1/4/13

Confession of Faith


It is hard to know where to start this story.

When I was a young kid, church told me that if I didn't "get saved" I would go to Hell: place where you burned forever. You didn't die, you just felt the pain of flames licking your skin for an eternity. It was the forever that scared me the most, and I believe that is true of most. At night, I would lie in my bed in fear,  afraid that if I did one thing incorrectly on my 'journey to salvation' that one day I would be living forever in pain--without family, without God, and without hope.

Being six or seven, obviously I ran to "get saved." I prayed the prayer almost everyone in this region has heard before. "God, please forgive me of my sins, I am truly sorry. Please save me and come into my heart so that I may go to heaven." Even the prayer itself was a plea to stay out of Hell. It was a prayer of fear and desperation to escape the eternal wrath of God. To be clear, this was not fear of God, it was fear of spending an eternity in Hell.

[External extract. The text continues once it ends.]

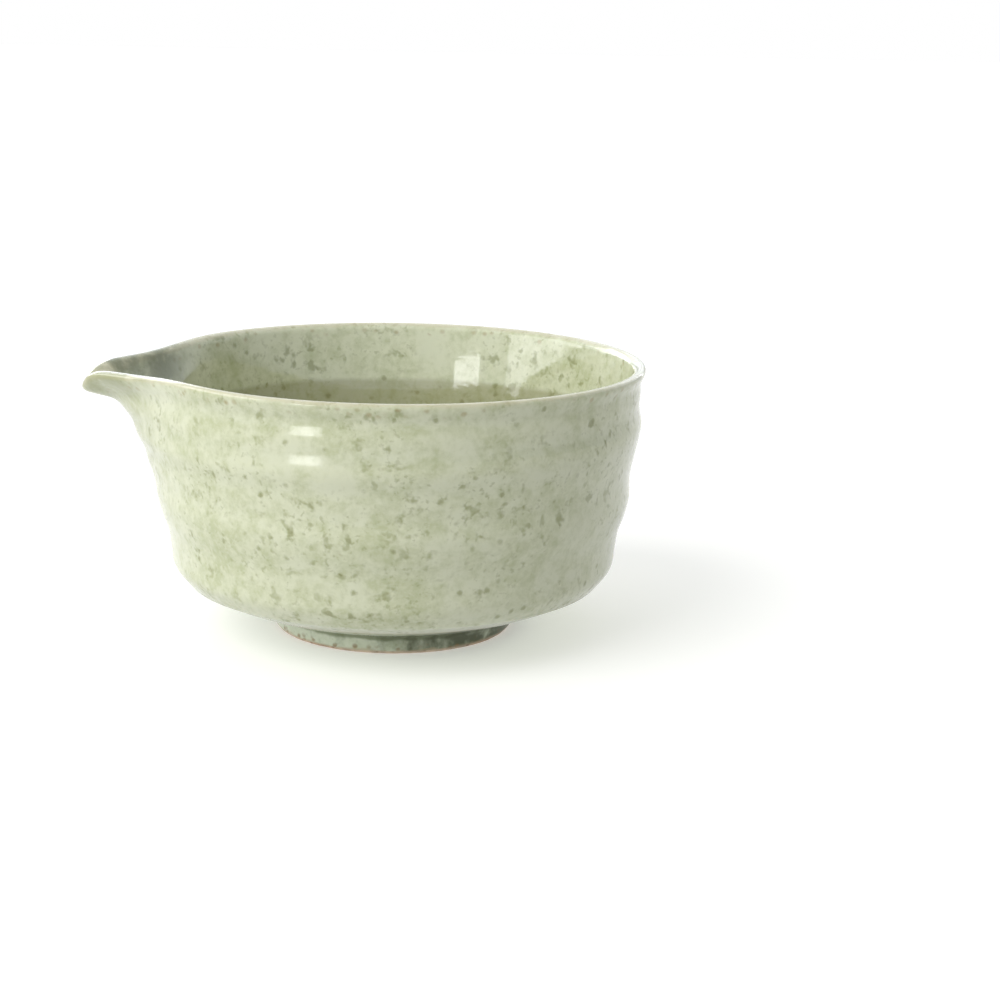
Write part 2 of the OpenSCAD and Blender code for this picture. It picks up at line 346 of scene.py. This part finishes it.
# the foot ring's clay, a little uneven where it was trimmed and rubbed smooth
clay_radius = FOOT_RADIUS - GLAZE
outer_edge = np.stack([clay_radius - BARE_EDGE * (1 - np.sin(edge)), BARE_EDGE * (1 - np.cos(edge))], 1)
inner_edge = np.stack([FOOT_BORE - INNER_EDGE * np.cos(edge), BARE_EDGE * (1 - np.sin(edge))], 1)
sole = np.stack([np.linspace(FOOT_BORE, clay_radius - BARE_EDGE, 10)[1:-1], np.zeros(8)], 1)
top = np.array([[clay_radius, FOOT_RING_HEIGHT], [RING_TOP_BORE, FOOT_RING_HEIGHT]])
section = np.vstack([sole, outer_edge, top, inner_edge])
points, faces = loft([ring_of(r, z) for r, z in section], True)
on_edge = (points[:, 2] > 0.02) & (points[:, 2] < BARE_EDGE * 0.99)
points[:, 2] += np.where(on_edge, 0.05 * np.abs(wavering(points, 5, 6, 8)), 0)
foot_clay = piece("foot_ring_clay", points, outward(points, faces), "foot_clay", "foot_ring")

# ---------------------------------------------------------------- materials


def linear(r, g, b):
    """A colour given in the usual 0 to 255 steps, as the shader wants it."""
    made = []
    for v in (r, g, b):
        v = v / 255
        made.append(v / 12.92 if v <= 0.04045 else ((v + 0.055) / 1.055) ** 2.4)
    return (*made, 1)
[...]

I lived in fear of Hell for most of my life. Every time I would fear it, I would "get saved" once again. I would pray the prayer, "Jesus forgive me of my sins, save me." Fear driven I would continually reassure my salvation because that was the point of my salvation--to be free of Hell. If I had any fear of going there the prayer was my way of calming that fear, and it sort of worked.

That was my past, and my relationship with God was directly affected by my "salvation."  I don’t think that I am comfortable with saying whether or not I was truly saved at that point, but I do know that I did not have a true relationship with God. My prayers were rehearsed, repeated, and forced. The time I spend reading the Bible was tedious, arduous, and painful. I did not truly seek God nor did I seek to further His Kingdom. I forced a relationship, and I hated the way it felt.

Recently, I realized what it meant.  What everything meant--a relationship, being saved, following Christ, reading the Bible--everything I was always instructed to do I have finally begun to understand.
See I was following God because I was afraid, but now I realize that I simply love God. If I love God then all of the "supposed to's" become "get to's." Its like this:

Almighty God created the earth. Almighty God created man so that He may have a relationship with Him. He created man with free will to choose His way or any other way he wishes. Man ultimately chose a way different than the one God had laid out for him, and by doing so he caused a divide between himself and God.

God is holy and just. Since man disobeyed God, God out of His essence (that is His holiness) had to punish man. The punishment God gave man was death and separation.

God's desire to have a relationship with man never ceased, and so He sent his Son, Jesus, to assume the punishment in our place. Since Jesus was without sin, He was able to take on our sins and the punishment those sins deserve. This replacement was just in God's eyes. Because a sacrifice had been made and punishment had been dealt , man and God could once again have a relationship.

Recently God opened my eyes. He said, " Zac, I have created everything, I am everywhere, I have always been, I will always be. There are far greater things in this universe than you can even imagine that I have created. I am perfect, I am holy, I am just, I AM. I don’t need you. The world will spin without you, people will meet Me without you, you are not necessary, you are unimportant. I can do all things without you. But, Zac, I want you. I desire you. I created you to be with Me. That is why you are here. You have no reason to exist except to be with Me. I am your God, I am your salvation, and I want you."

God showed me how great and how wonderful He is, and then He said that He wants me. He wants to be with me. He wants a relationship with me. He said, " Look Zac, my Son died for you. I sent my Son to die in your place so that we can be together. Remember, I don't need you. This is simply how much I want you. I wanted you so much that I allowed my perfect and only Son to die for you. Come to me."

God told me all of this, and now…now I am His. I am with Him, He is with me.  I am saved. But here is the difference. It's not that I am now saved from Hell, or from the fear of an eternity of pain. I am saved from not having a relationship with God. The relationship that Adam lost when he disobeyed God was the relationship that I gained back, when I said" Jesus, save me from not knowing you. I want You, and want to have a relationship with You. I want to be with You."

You see, whether or not I got saved back when I was a kid doesn't matter. Because I now know that I have relationship with God. An eternal relationship, where I seek to further his fame and his kingdom. I am beginning to want different things. My mind is focused on giving instead of gaining. My heart is joyful instead of doubtful. I have a new life. I have salvation. That is all that matters. I don't need anything else. I don’t want anything else because I truly have Christ. I once was dead, and that was very apparent. I am now alive, and I hope that fact is infinitely more obvious.